Accessibility-related considerations included visual contrast, information hierarchy, keyboard-based navigation, focus management, modal containment, search and autocomplete behaviors, alt text, and ARIA labels. We decided to avoid on-hover behaviors with the drop-down menus, choosing instead to rely on the predictability and control of click- and keyboard-based menu activation.

The engineering team abstracted the menu contents into a JSON object, anticipating the eventual deployment of an externalized API that would be accessed across web and mobile apps.

I stayed in close contact with the engineering team. I would routinely receive updated demo links or screenshots with questions. I would follow up with notes and clarifications. With our combined efforts, the solution became increasingly refined and polished.
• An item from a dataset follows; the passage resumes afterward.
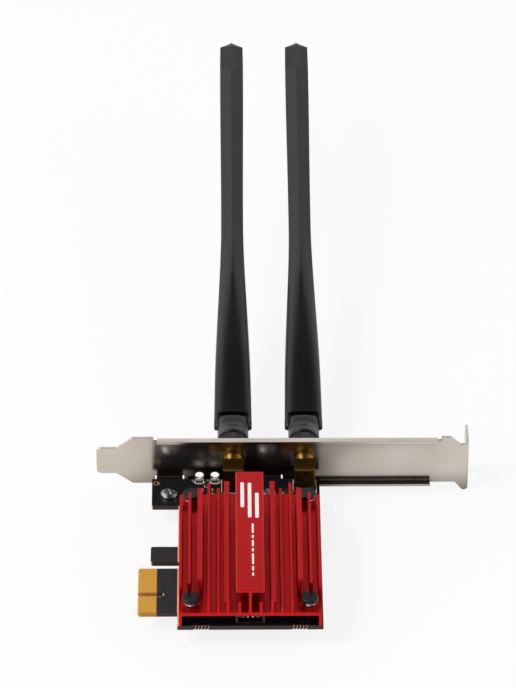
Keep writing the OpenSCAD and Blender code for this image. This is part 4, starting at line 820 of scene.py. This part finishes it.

Around this time, the product owner shared that he was moving to a different team at USAA. This left us without business ownership. To keep things moving forward, I worked to represent the product perspective in planning and decisions. Later on, I helped onboard, educate, and actively support three separate rounds of newly assigned product owners.

Time to Ship

To assist in the launch process, I wrote and designed change-management updates to be shared with all USAA employees and members. And I published a temporary webpage with details on the change.
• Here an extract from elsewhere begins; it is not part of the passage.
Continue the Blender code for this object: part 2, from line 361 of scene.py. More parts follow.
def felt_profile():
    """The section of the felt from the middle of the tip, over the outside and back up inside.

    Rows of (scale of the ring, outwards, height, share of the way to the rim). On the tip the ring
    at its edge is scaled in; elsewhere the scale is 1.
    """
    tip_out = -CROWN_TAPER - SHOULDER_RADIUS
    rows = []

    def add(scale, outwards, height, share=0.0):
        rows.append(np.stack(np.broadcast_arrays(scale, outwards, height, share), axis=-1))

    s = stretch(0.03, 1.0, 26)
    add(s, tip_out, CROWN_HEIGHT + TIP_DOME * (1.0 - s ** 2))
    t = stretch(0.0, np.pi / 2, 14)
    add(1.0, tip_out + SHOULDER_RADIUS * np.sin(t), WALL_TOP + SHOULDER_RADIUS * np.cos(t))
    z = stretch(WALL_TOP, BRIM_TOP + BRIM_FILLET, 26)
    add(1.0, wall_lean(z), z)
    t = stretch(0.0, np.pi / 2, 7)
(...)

Launch day finally arrived. The engineering team was rolling out simultaneous updates across all of the major platforms. We were shipping a significant change in look and feel for all users, literally overnight.

The launch was a success. Now to find out: Was this all worth it?
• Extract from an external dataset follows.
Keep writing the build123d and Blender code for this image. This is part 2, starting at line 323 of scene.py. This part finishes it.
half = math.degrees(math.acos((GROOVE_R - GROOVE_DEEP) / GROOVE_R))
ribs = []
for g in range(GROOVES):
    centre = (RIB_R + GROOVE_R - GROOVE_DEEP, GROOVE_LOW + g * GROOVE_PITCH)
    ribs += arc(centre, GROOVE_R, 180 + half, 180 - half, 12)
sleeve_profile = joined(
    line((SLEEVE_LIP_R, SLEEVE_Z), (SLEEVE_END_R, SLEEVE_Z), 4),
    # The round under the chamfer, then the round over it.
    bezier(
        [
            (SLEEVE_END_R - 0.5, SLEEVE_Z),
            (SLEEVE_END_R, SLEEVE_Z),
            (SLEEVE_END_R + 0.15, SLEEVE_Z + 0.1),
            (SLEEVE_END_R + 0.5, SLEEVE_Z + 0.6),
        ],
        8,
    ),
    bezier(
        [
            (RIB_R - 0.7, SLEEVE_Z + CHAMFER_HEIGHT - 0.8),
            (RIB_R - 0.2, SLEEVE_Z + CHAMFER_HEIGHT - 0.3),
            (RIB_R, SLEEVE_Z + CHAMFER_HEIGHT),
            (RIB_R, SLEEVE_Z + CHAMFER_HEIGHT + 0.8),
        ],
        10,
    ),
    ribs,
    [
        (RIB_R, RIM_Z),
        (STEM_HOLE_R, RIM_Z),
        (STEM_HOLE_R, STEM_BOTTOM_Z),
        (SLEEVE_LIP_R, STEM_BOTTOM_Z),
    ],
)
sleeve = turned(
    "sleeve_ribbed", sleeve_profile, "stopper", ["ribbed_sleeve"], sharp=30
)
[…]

Reviewing Analytics and Feedback

As soon as they were available, I started compiling and visualizing performance trends.

The new navigation design delivered significant benefits. We saw a 30% year-over-year increase in storefront traffic, paired with a 24% year-over-year improvement in sales. This was especially notable because it reversed a pattern of negative trends that had persisted for at least five years.

The results validated the core premise of our approach: By making it easier for users to navigate and find what they were seeking, we could improve both the user experience, as well as USAA’s business performance.

And along the way, we had delivered a design solution that was responsive, accessible to all members, and was aligned with our second-generation design system.

Optimizing with A/B Testing

With the new navigation system in place, I got to work partnering with stakeholders across business areas to design and conduct A/B tests, looking for ways to further optimize performance.

Some of the studies yielded helpful improvements, while others helped us avoid changes that would have had a negative effect.

Other areas of optimization have included fine-tuning accessibility features (for example, making adjustments to better support Smart Invert on iOS and macOS).


I learned a lot through this process. I enjoyed a great deal of success in collaboration and teamwork. But also some lessons and observations for future efforts:

  1. If possible, A/B test before the big launch. We were under a deadline and there were some technical blockers to A/B testing with this redesign. But in hindsight, a pre-release A/B test would have made for a smoother transition (and less stress for some of our stakeholders).

  2. If possible, avoid overlapping releases. We shipped global navigation while an update to the member portal was being released to members (itself phased over the course of several months). I had designed global navigation and the new portal to work as a complementary system. The new navigation design wasn’t as helpful when paired with the old portal. So this created concerns while we watched member satisfaction scores take a hit. I dug into these trends in our analytics systems, and eventually put forward the hypothesis that the old portal design was contributing to the problem. The data science team crunched numbers and eventually confirmed this hypothesis. We saw scores fully recover over time (and particularly once the old portal interface was 100% retired).

  3. Be careful not to lean too much on design conventions. USAA celebrated its 100th year in 2022. As a part of a range of celebratory marketing initiatives, we updated the USAA logo in global navigation by removing the word “Home” and temporarily placing a custom-designed “100” logo in that area. It looked great! I expected the logo would continue to act in its conventional role of the “home” button. Which proved to be the case—at least, for most users. But some users were confused and struggled to find their way back to the home page. We saw an 11% drop in member satisfaction while the 100th anniversary design was in production. We removed the special logo, and member satisfaction scores quickly recovered. Lesson learned: Jakob’s Law can help, but it isn’t an absolute.

  4. It’s good to keep notes and a history of collaboration across teams. This was a long-running process. It was helpful to have a history available.


You can see the global navigation on today.

The work continues. Because we built global navigation before our new design system had shipped, we relied on the first-generation design system and styled it to match the new system.

I am working with my product and engineering partners to ship a refreshed version of global navigation, utilizing the latest design system components, icons, and tokens. As a part of this effort, I have rebuilt all of the global navigation design assets in Figma, where I am utilizing features including components, auto layout, system-based styles and colors, variables (tokens), and Figma’s new developer mode for improved collaboration with the engineering team.